Poca intervención requería de los niños para construir aquel paisaje efímero con figuras encima de un mueble que, pomposamente, era conocido en casa como "la trinchadora". Con precaución extrema, y una vez colocados los corchos, el fondo sidéreo, el desigual caserío, el pozo y un puente sobre el río de papel de plata, sacaba de una caja de zapatos unas figuras envueltas en papel de seda que eran del año del catapún, pues muchas de ellas —todas de modestísimas hechuras— estaban desportilladas, dejando asomar en las partes de barro ausente los alambres que les servían de estructura. Como eran pocas y maltrechas, el elenco de figurantes humanos y fauna doméstica hubo de ir completándolo con muñecos de plástico de diversos estilos y tamaños, lo que, junto a la variada escala de arquitecturas, inhabilitaba al tito para crear perspectivas mínimamente verosímiles. Allí coexistían, por tanto, gallinas del tamaño de pastorcillos con una lavandera gigante que parecía enjabonar la camisa de Sansón, teniendo todos a tiro de piedra un diminutísimo castillo de Herodes.
Pero todo esto, ¿qué más nos daba? Claro que nuestro Nacimiento no podría competir jamás con el que se montaba en un balconcito de la casa del Luis el de Monta, que tenía hasta una cascadilla de agua de verdad y luces de colores; pero como digo, tal despliegue de prodigios no nos molestaba a la hora de disfrutar la obra del tito Pepe, a la que contemplábamos con arrobo poniendo los dedos en el filo de la tapa de la trinchadora con todo cuidado para no estropear el ribete de espumillón, y eso sí, poseyendo como gozoso privilegio, el que el tito Pepe nos dejara ir acercando un poquito cada día los plastiqueros Reyes Magos al foco de atención, a la cuevecilla situada exactamente en el centro del pobre diorama y donde el gentío, ávido de adoraciones, llegaba junto con sus animalejos de manera ordenada y en formación perfectamente radial.
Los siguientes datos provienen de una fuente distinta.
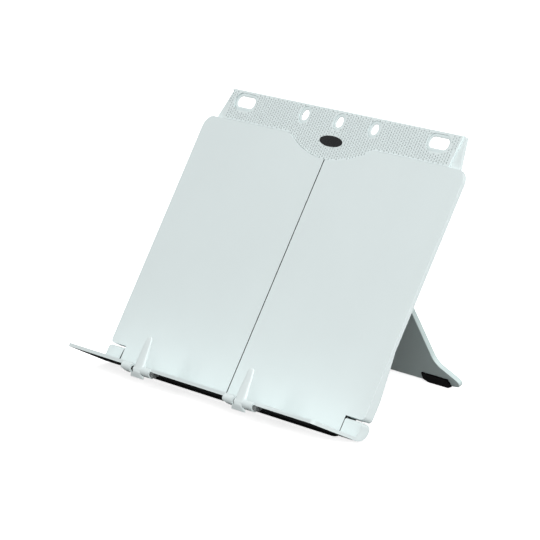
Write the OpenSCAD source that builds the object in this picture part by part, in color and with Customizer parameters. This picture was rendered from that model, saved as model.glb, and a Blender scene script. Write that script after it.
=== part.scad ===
// Folding desk stand that holds an open book or loose sheets at a reading angle.
// Millimetres. +X is the reader's right, +Y goes to the back and +Z is up.
// The origin is on the desk, under the middle of the front foot.
// Most shapes are drawn upright in the panel's own frame, where y = 0 is the
// front face of the panel, +Y goes into it and +Z runs up it. The whole is then leaned back.

/* [Stand] */
// Angle that the panel leans back from upright
lean = 28; // [15:1:40]
// Angle that the open leg slopes from upright
leg_lean = 28; // [15:1:40]
// Height of the panel's lower reference line above the desk
face_rise = 6.6; // [4:0.1:12]
// Distance from the front foot's middle forward to that line
foot_set = 1.6; // [0:0.1:4]

/* [Front panels] */
// Width over both front panels
panel_w = 300; // [240:1:340]
// Height of the front panels
panel_h = 184; // [150:1:240]
// Height below which the panels are set back behind the ledge's inner edge
hem_z = -2.1; // [-2.2:0.1:-1]
// Depth of that set-back
hem_set = 0.4; // [0.2:0.1:0.8]
// Thickness of the front panels
panel_t = 2; // [1.5:0.1:3]
// Radius of the upper outer corners
corner_r = 9; // [3:0.5:20]
// Width of the seam between the two panels
seam_w = 0.5; // [0.2:0.1:1]
// Half width of the shallow arc in the top edge
arc_half = 48; // [20:1:80]
// Depth of the shallow arc
arc_depth = 13; // [4:0.5:20]
// Radius that blends the arc into the top edge
arc_blend = 12; // [4:1:20]
// Thickness of the turned side wall
wall_t = 2; // [1.5:0.1:3]
// Depth of the side wall in its upper part
wall_thin = 2.7; // [2.2:0.1:5]
// Depth of the side wall at the bottom
wall_deep = 7; // [5:0.1:9]
// Height where the side wall starts to deepen
flare_top = 58; // [40:1:90]
// Height where the side wall has its full depth
flare_low = 25; // [15:1:40]
// Radius of the screw bosses behind the panels
boss_r = 3.2; // [2.5:0.1:4]
// Depth of the end of the screw bosses
boss_end = 6; // [4:0.1:7]

/* [Rear shell] */
// Depth from the front face to the rear face
shell_back = 9.3; // [8:0.1:14]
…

El tito Pepe siempre fue un hombre de hondas convicciones simétricas.
Después, días después quiero decir, ya nos aburríamos de tanta quietud, y para cuando tocaba la hora de recoger toda aquella aparatosa escenografía y sus personajes, dejábamos que el tito Pepe se las aviara solo con la faena porque nosotros estábamos la mar de entretenidos con nuestros juguetes nuevos. El caso es que no se me ha olvidado, almacenado el recuerdo en una inviolable habitación de la potentísima memoria olfativa, el olor a cerrado y a plástico viejo de aquellas figuras que conformaban el ensueño anual que aún nos asalta llegadas estas fiestas... La lavandera, el pastorcillo y los Reyes citados, el viejo ante un perol, la vendedora de huevos, la mamá y el papá putativo del Nene, y mi favorita de todas, la del ángel que levitaba sobre el pesebre de corcho y que sostenía aquel cartel de la frase famosa y tan bonita y cuya segunda parte, especialmente, os deseo a todos.